┌──

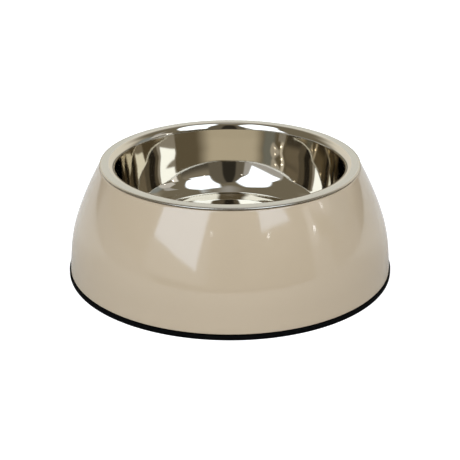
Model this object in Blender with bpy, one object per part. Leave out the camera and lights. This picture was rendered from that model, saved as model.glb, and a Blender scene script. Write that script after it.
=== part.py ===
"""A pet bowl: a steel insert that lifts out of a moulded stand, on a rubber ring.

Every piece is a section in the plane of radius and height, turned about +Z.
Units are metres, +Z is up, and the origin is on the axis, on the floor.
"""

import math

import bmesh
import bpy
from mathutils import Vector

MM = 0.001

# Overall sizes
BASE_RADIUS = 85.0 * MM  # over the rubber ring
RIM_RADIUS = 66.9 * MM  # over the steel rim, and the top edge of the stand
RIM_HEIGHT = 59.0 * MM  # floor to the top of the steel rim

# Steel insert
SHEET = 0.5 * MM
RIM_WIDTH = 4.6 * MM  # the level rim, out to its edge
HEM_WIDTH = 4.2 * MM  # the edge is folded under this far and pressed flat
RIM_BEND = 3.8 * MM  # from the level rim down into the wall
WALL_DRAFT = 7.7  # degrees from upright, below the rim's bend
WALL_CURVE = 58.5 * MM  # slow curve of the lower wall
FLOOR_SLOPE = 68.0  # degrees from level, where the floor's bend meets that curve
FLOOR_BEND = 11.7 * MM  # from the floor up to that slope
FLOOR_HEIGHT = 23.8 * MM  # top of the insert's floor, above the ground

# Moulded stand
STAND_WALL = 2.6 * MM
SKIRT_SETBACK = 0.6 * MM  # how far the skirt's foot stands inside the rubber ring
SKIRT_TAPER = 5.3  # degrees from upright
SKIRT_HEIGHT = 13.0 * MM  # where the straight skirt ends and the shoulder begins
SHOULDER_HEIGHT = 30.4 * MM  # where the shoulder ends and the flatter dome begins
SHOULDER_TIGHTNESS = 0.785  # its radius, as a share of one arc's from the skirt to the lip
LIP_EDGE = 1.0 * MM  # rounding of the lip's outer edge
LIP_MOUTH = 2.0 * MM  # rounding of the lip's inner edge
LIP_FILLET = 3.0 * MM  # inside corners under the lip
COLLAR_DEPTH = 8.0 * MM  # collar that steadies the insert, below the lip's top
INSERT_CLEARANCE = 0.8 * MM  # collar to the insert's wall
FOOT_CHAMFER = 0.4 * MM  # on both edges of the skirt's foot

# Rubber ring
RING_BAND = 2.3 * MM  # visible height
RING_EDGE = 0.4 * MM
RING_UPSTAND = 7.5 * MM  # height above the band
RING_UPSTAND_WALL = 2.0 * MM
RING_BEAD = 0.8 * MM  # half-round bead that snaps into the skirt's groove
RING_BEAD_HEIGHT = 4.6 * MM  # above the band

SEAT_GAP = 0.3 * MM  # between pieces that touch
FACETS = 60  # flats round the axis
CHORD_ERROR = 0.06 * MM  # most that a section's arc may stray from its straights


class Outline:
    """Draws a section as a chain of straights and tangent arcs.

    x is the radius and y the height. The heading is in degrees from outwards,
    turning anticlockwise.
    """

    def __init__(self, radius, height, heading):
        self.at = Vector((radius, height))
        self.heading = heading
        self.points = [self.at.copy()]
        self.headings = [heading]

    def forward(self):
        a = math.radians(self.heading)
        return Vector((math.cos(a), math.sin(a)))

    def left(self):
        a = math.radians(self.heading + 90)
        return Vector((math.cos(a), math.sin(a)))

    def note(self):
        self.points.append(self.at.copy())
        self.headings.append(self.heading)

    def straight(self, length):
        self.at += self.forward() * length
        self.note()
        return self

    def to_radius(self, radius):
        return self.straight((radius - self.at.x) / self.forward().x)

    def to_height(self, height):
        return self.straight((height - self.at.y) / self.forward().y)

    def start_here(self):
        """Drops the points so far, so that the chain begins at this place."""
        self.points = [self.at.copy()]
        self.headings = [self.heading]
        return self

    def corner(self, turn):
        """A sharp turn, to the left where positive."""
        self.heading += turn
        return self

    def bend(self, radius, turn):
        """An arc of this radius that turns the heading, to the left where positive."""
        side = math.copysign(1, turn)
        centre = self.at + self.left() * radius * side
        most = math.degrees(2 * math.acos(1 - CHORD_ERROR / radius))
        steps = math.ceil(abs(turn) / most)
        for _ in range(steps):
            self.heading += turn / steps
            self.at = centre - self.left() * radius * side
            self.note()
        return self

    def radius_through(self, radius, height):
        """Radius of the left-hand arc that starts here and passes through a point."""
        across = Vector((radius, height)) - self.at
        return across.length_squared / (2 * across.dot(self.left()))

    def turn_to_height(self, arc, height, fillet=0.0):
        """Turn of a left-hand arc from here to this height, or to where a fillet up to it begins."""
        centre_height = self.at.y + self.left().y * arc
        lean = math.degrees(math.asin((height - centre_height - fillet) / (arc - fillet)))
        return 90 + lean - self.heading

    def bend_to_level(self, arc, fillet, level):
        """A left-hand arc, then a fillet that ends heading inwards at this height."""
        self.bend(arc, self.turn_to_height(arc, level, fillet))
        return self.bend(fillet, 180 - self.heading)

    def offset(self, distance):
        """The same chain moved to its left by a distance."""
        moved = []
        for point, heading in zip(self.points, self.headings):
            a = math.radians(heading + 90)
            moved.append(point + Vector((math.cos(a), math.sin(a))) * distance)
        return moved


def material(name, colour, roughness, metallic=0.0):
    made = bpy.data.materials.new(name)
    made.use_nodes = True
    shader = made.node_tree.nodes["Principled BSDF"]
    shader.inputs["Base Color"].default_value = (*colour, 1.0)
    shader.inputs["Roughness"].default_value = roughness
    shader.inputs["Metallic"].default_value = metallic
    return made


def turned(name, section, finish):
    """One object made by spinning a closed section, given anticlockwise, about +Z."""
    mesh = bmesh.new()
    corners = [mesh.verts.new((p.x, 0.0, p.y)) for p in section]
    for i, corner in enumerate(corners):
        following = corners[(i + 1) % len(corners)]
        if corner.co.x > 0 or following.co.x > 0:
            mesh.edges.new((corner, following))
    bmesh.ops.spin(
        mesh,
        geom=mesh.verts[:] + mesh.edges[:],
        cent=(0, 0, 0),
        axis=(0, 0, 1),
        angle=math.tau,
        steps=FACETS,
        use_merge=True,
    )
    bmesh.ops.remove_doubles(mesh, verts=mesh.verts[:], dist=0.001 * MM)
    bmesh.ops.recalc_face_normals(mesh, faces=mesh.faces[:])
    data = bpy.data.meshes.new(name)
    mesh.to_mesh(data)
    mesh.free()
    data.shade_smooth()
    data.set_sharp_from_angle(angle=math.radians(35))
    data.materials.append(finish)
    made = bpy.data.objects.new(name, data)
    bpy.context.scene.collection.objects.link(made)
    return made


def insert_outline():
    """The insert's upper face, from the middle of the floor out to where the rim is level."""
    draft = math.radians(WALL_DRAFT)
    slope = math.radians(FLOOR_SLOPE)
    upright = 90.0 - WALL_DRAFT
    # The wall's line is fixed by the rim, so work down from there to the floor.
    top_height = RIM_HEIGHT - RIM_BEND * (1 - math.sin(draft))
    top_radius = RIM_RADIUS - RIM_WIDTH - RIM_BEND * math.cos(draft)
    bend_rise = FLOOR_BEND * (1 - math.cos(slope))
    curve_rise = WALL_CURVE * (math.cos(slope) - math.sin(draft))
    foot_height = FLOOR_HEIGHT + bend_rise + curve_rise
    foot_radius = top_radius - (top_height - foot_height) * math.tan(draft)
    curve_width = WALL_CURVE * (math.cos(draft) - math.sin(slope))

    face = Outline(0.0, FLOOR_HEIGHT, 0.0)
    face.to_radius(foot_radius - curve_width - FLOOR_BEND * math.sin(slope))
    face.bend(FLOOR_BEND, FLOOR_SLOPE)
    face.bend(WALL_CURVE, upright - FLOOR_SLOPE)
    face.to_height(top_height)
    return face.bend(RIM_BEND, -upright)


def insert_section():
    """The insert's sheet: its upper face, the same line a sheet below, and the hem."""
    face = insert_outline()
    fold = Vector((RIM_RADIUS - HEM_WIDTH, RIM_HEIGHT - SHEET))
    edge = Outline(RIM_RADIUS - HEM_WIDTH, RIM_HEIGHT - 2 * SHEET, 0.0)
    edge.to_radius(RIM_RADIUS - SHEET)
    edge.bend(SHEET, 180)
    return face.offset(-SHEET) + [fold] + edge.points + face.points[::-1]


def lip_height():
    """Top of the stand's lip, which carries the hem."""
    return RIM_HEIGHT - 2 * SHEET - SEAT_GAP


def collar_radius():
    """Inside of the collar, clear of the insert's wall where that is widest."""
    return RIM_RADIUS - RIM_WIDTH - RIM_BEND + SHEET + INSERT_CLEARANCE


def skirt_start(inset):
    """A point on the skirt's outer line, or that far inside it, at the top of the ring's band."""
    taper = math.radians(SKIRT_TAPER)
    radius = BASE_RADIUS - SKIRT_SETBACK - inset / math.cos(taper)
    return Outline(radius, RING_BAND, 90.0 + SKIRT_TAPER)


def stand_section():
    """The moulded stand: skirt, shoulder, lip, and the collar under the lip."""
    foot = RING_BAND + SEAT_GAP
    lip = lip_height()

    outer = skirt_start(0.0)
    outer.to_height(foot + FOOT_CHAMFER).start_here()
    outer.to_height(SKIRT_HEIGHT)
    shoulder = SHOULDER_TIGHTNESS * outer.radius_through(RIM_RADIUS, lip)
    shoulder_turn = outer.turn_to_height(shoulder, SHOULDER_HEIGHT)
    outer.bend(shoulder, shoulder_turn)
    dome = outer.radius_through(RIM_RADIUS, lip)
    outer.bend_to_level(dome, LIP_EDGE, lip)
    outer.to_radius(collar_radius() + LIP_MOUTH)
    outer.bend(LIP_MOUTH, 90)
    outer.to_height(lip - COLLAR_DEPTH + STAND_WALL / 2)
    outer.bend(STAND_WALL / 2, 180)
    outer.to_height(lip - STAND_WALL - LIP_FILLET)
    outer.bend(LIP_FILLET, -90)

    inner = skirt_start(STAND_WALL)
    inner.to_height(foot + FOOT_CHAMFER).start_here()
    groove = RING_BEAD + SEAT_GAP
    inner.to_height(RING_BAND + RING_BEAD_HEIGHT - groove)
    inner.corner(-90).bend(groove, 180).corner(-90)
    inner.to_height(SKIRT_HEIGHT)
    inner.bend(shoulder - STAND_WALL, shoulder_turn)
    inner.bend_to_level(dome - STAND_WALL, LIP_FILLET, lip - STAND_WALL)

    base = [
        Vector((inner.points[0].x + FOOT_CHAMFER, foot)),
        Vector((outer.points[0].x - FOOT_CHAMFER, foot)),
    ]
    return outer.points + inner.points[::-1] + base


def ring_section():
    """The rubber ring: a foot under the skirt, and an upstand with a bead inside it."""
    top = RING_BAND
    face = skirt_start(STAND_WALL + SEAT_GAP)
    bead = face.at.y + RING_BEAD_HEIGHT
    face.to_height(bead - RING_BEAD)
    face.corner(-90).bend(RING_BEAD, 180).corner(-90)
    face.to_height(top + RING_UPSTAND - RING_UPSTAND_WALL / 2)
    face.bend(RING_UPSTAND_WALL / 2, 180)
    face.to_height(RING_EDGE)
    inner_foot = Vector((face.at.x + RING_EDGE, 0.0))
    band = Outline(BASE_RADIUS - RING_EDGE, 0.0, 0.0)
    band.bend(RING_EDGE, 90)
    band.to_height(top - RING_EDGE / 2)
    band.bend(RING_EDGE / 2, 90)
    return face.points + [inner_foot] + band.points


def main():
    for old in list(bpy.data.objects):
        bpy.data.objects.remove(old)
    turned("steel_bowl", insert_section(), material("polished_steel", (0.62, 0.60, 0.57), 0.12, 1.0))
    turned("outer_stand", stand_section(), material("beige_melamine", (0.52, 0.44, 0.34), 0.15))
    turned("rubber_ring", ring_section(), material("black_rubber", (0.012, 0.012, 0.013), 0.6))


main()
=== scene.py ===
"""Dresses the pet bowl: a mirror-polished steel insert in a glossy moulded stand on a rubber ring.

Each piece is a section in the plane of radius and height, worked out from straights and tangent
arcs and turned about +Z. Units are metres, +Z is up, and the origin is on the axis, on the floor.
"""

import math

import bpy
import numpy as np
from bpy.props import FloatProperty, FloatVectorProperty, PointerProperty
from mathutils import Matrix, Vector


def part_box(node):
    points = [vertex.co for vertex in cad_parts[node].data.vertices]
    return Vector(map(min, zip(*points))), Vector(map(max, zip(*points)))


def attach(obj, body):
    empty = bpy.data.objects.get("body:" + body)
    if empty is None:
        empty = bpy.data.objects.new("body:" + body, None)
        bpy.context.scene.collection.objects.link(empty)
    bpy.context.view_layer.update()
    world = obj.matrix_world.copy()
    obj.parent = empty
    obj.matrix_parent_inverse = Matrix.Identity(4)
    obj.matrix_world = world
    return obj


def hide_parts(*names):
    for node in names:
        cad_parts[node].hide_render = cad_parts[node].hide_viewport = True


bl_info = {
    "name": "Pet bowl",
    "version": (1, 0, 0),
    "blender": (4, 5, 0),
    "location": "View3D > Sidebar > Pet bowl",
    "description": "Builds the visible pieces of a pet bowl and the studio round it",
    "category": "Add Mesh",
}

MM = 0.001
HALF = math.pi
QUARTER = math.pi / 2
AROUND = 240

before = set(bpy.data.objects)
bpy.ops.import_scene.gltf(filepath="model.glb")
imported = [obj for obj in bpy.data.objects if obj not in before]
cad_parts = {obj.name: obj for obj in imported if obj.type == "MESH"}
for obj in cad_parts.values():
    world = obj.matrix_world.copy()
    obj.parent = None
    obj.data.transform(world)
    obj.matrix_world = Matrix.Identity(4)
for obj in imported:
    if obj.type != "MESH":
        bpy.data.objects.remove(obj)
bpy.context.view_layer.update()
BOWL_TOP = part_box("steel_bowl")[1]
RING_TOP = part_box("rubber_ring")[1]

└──

**What to produce**
Produce the lines from the top of the listing through the "RIM_HEIGHT = 59.0" line exactly as they appear, with no additional output.

**Solved exercise**
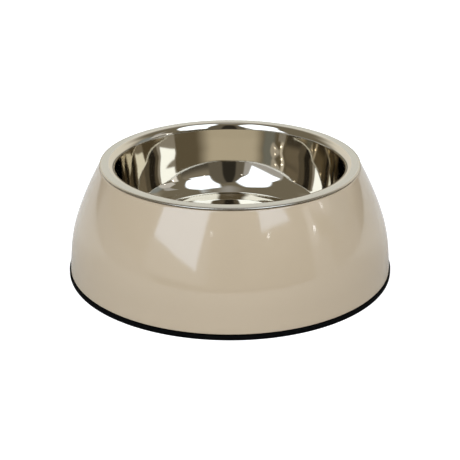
Model this object in Blender with bpy, one object per part. Leave out the camera and lights. This picture was rendered from that model, saved as model.glb, and a Blender scene script. Write that script after it.
=== part.py ===
"""A pet bowl: a steel insert that lifts out of a moulded stand, on a rubber ring.

Every piece is a section in the plane of radius and height, turned about +Z.
Units are metres, +Z is up, and the origin is on the axis, on the floor.
"""

import math

import bmesh
import bpy
from mathutils import Vector

MM = 0.001

# Overall sizes
BASE_RADIUS = 85.0 * MM  # over the rubber ring
RIM_RADIUS = 66.9 * MM  # over the steel rim, and the top edge of the stand
RIM_HEIGHT = 59.0 * MM  # floor to the top of the steel rim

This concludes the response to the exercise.